In the Lake Placid Central School District, enrollment in each grade was closer to 60 just a few years ago, but now the norm is 45, Superintendent Roger Catania said. In the last five years, total enrollment have floated in the 650 to 665 range.

When Brian “Liam” Kennelly ran for school board this spring, increasing enrollment was one of his motivations.

“A lot of the same concerns I had with the town relate to the school in that we’re facing what I would call an existential crisis in that people are leaving the area and not coming here,” Kennelly said in April. “Young families are not moving here. Young people are not staying here. Having the school be a draw for people to stay here or come here is very important to me.”

In the Tupper Lake Central School District, kindergarten enrollment is 62 for the 2018-19 school year. The year before that it was 65, and the year before that it was 75. Superintendent Seth McGowan said even though the enrollment has decreased, he thinks it’s going to plateau in the low 60s.

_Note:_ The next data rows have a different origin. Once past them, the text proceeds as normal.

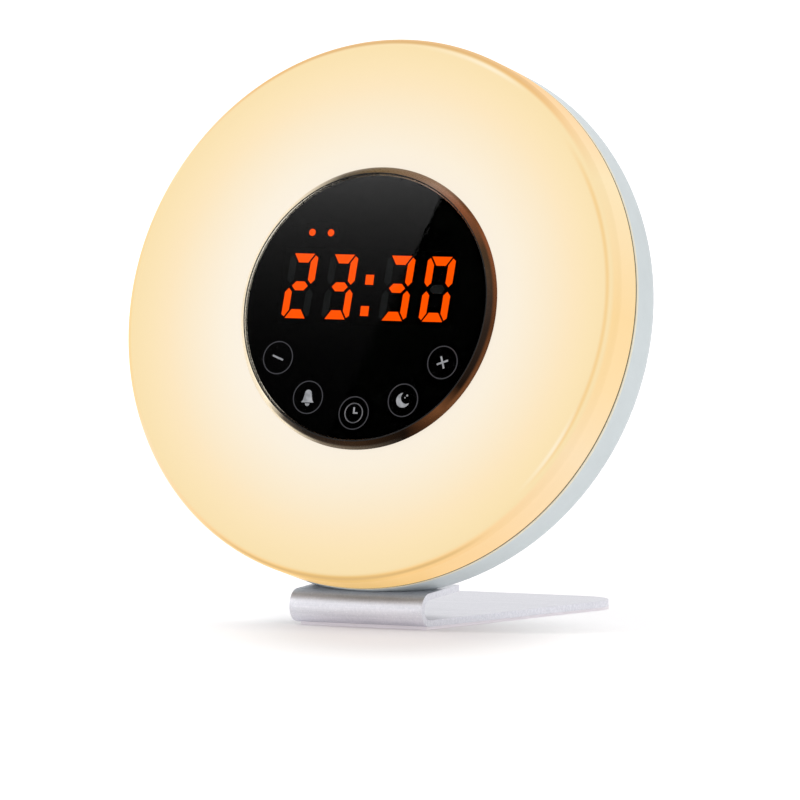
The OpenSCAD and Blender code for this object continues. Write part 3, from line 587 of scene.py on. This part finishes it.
def bezel(materials):
    """The bronze ring: a short land, a sloping crown, and a thin edge round the glass."""
    land, fullness, flare = 0.15 * MM, 0.12 * MM, 0.25 * MM
    foot_of_slope, top_of_slope = Vector((PANEL_R + flare, FACE_Z + land)), Vector((GLASS_R + 0.06 * MM, GLASS_FRONT))
    along = top_of_slope - foot_of_slope
    swell = Vector((along.y, -along.x)).normalized() * fullness
    slope = [tuple(foot_of_slope + along * t + swell * 4 * t * (1 - t)) for t in (i / 12 for i in range(13))]
    barrel_r, barrel_wall, barrel_end = PANEL_R - 3.7 * MM, 1.4 * MM, 6.4 * MM
    seat_r = GLASS_R + 0.05 * MM
    ledge_r, ledge_z = GLASS_R - 0.7 * MM, GLASS_BACK - 0.3 * MM
    outline = [(barrel_r, barrel_end), (barrel_r, FACE_Z), (PANEL_R + flare, FACE_Z)] + slope
    outline += [(seat_r, GLASS_FRONT), (seat_r, GLASS_BACK), (ledge_r, GLASS_BACK), (ledge_r, ledge_z),
                (barrel_r - barrel_wall, ledge_z), (barrel_r - barrel_wall, barrel_end)]
    piece = lathe("bezel", outline, 256)
    return place(piece, "clock", "bezel", materials["bezel"], "bezel_ring")


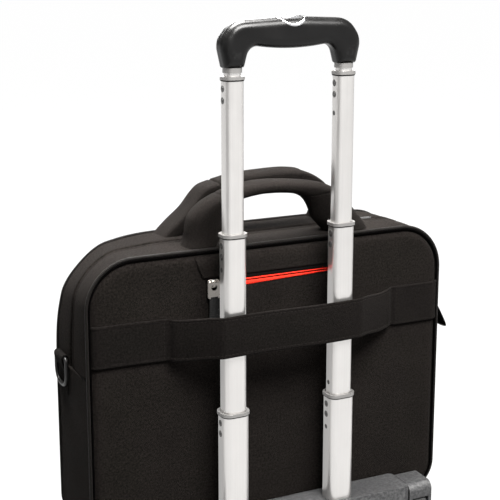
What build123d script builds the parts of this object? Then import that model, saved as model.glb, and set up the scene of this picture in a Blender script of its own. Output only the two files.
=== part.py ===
from build123d import *
import os

os.makedirs("parts", exist_ok=True)

# A soft laptop case that stands on a small wheeled trolley. A strap on its back slips over
# the trolley's two telescopic tubes. Millimetres, +Z up, the floor at z = 0, x across the
# case, and -y the side with the tubes. The origin is the middle of the footprint.

# Case
case_width = 432
case_height = 328
case_bottom = 27
case_depth = 110
case_top = case_bottom + case_height
top_corner = 52
bottom_corner = 34
back_y = -41
panel_thickness = 6
skin = 3
piping_radius = 2.7
fabric_gap = 0.2

# Zip of the main compartment. It ends half way down each side, above the one-piece base.
zip_start = 50
zip_width = 8
zip_end = case_top - 126
slider_size = (14, 9, 4)
pull_size = (26, 7, 1.6)
pull_eye = 1.2
main_slider_x = 118

# Pockets and divider
pocket_width = 340
pocket_height = 220
pocket_thickness = 21.5
pocket_bottom = 60
divider_thickness = 8
divider_start = 40
divider_height = 250
rear_zip_half = 86
rear_zip_drop = 36
rear_zip_height = 13
rear_zip_thickness = 1.6
rear_slider_x = -76
rear_pull_length = 40

# Strap that slips over the tubes
strap_height = 45
strap_drop = 107
strap_thickness = 2
strap_stand = 45
strap_flat = 94
strap_foot = 142
strap_bend = 14

# Carry handles: how far each stands behind the other, and its outline seen from the back as
# x, height above the case and bend radius. Both are soft and lean a little towards +x.
handle_band = 36
handle_pivot_rise = 20
handle_offsets = {"back": 22, "front": 88}
handle_outlines = {
    "back": (
        (-103, 0, 1),
        (-105, 38, 16),
        (-62, 59, 90),
        (-2, 67, 250),
        (68, 57, 70),
        (102, 33, 25),
        (121, 0, 1),
        (76, 0, 1),
        (55, 22, 18),
        (49, 50, 18),
        (0, 52.5, 300),
        (-49, 50, 18),
        (-54, 22, 18),
        (-66, 0, 1),
    ),
    "front": (
        (-104, 0, 1),
        (-52, 50, 30),
        (-10, 61, 60),
        (58, 64, 60),
        (96, 54, 25),
        (112, 32, 20),
        (106, 0, 1),
        (90, 0, 1),
        (96, 28, 14),
        (82, 42, 10),
        (52, 49, 40),
        (-8, 47, 40),
        (-44, 38, 20),
        (-88, 0, 1),
    ),
}

# Side rings for a shoulder strap
ring_wire = 2
ring_half_width = 18
ring_drop = 32
ring_shoulder = 4
ring_corner = 15
ring_offset = 80
ring_top = case_top - 120
tab_half_width = 14
tab_plate = 2.2
tab_loop = 4.6
tab_drop = 42
ring_x = case_width / 2 + tab_loop + fabric_gap
ring_clearance = 0.3

# Telescopic tubes: across, front to back, corner radius
tube_x = 65
tube_y = back_y - 29
wall = 1.1
outer_size = (30.5, 25, 9)
middle_size = (26, 21.5, 8)
upper_size = (22, 18, 7)
neck_size = (17, 14.5, 6)
outer_bottom = 22
outer_top = case_top - 175
middle_bottom = outer_top - 40
middle_top = case_top + 20
upper_bottom = middle_top - 40
upper_top = case_top + 183
neck_bottom = upper_top - 130
grip_bottom = case_top + 195
slide_gap = 0.3
collar_height = 3.4
collar_lip = 1.3
collar_sleeve = 14
bush_height = 12
bush_head = 3
rivet_radius = 3.3
rivet_proud = 0.1
rivet_drops = (9, 21)
pin_radius = 2.6
ferrule_height = 5
ferrule_lip = 1.2

# Grip. The right half of its outline, as x, height above the tubes, and bend radius:
# the underside from the middle out to a leg, then the leg and the crown back to the middle.
grip_under = ((0, 15.5, 250), (48.5, 22, 12), (54.5, 0, 1))
grip_over = ((76, 0, 1), (82, 26, 22), (67, 47, 25), (0, 50, 400))
grip_depth = 26
grip_edge = 10
grip_wall = 4
core_depth = 9
spigot_size = (9, 9, 3)
spigot_length = 16
well_depth = 12
bezel_proud = 0.3
button_half = (13, 5.6)
bezel_half = (17, 8.6)
button_travel = 2.5
button_proud = 1.2

# Trolley base
tray_top = 24
tray_thickness = 7
tray_half_width = 176
tray_front = 74
tray_corner = 36
rim_width = 3
rim_height = 9
mat_margin = 14
beam_front = back_y - 6
beam_back = -88
beam_top = 58
wheel_radius = 24.5
wheel_width = 20
wheel_gap = 3
dish_depth = 5
housing_bottom = 12
bolt_head = 2.5
wheel_x = 168
wheel_y = -66
tyre_thickness = 6
axle_radius = 3
axle_clearance = 0.05
cheek = 4
cheek_gap = 1
screw_radius = 2
foot_radius = 13
foot_x = 150
foot_y = 58


def save(part, name):
    """Label a finished part and write it as one STEP file."""
    part.label = name
    export_step(part, f"parts/{name}.step")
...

McGowan said there is a possibility families are having fewer kids or are moving away.

Two years ago, Tupper Lake High School had some enrollment issues with students dropping out.

“Our graduation rate is typically above the state average,” McGowan said, “but we did have a situation recently where students started ninth grade, and for one reason or another, they decided school wasn’t the right choice for them. We have had students come back, and that’s good. We encourage that.”

In a community the size of Tupper Lake, McGowan said every dropout is noticeable.

“If you have 50 kids graduating, a single kid is 2 percent,” he said, “so it has a much more immediate impact if that student drops out.”

McGowan said he would like to see graduates return and contribute to future enrollment.

“I want kids to come back and be members of the community,” he said, “but I also want them to explore the world and experience a life outside their comfort zone — live and work for many years someplace else. I don’t want them to feel as if they’re stuck in the town they were born in. The decision to come back should be conscious.”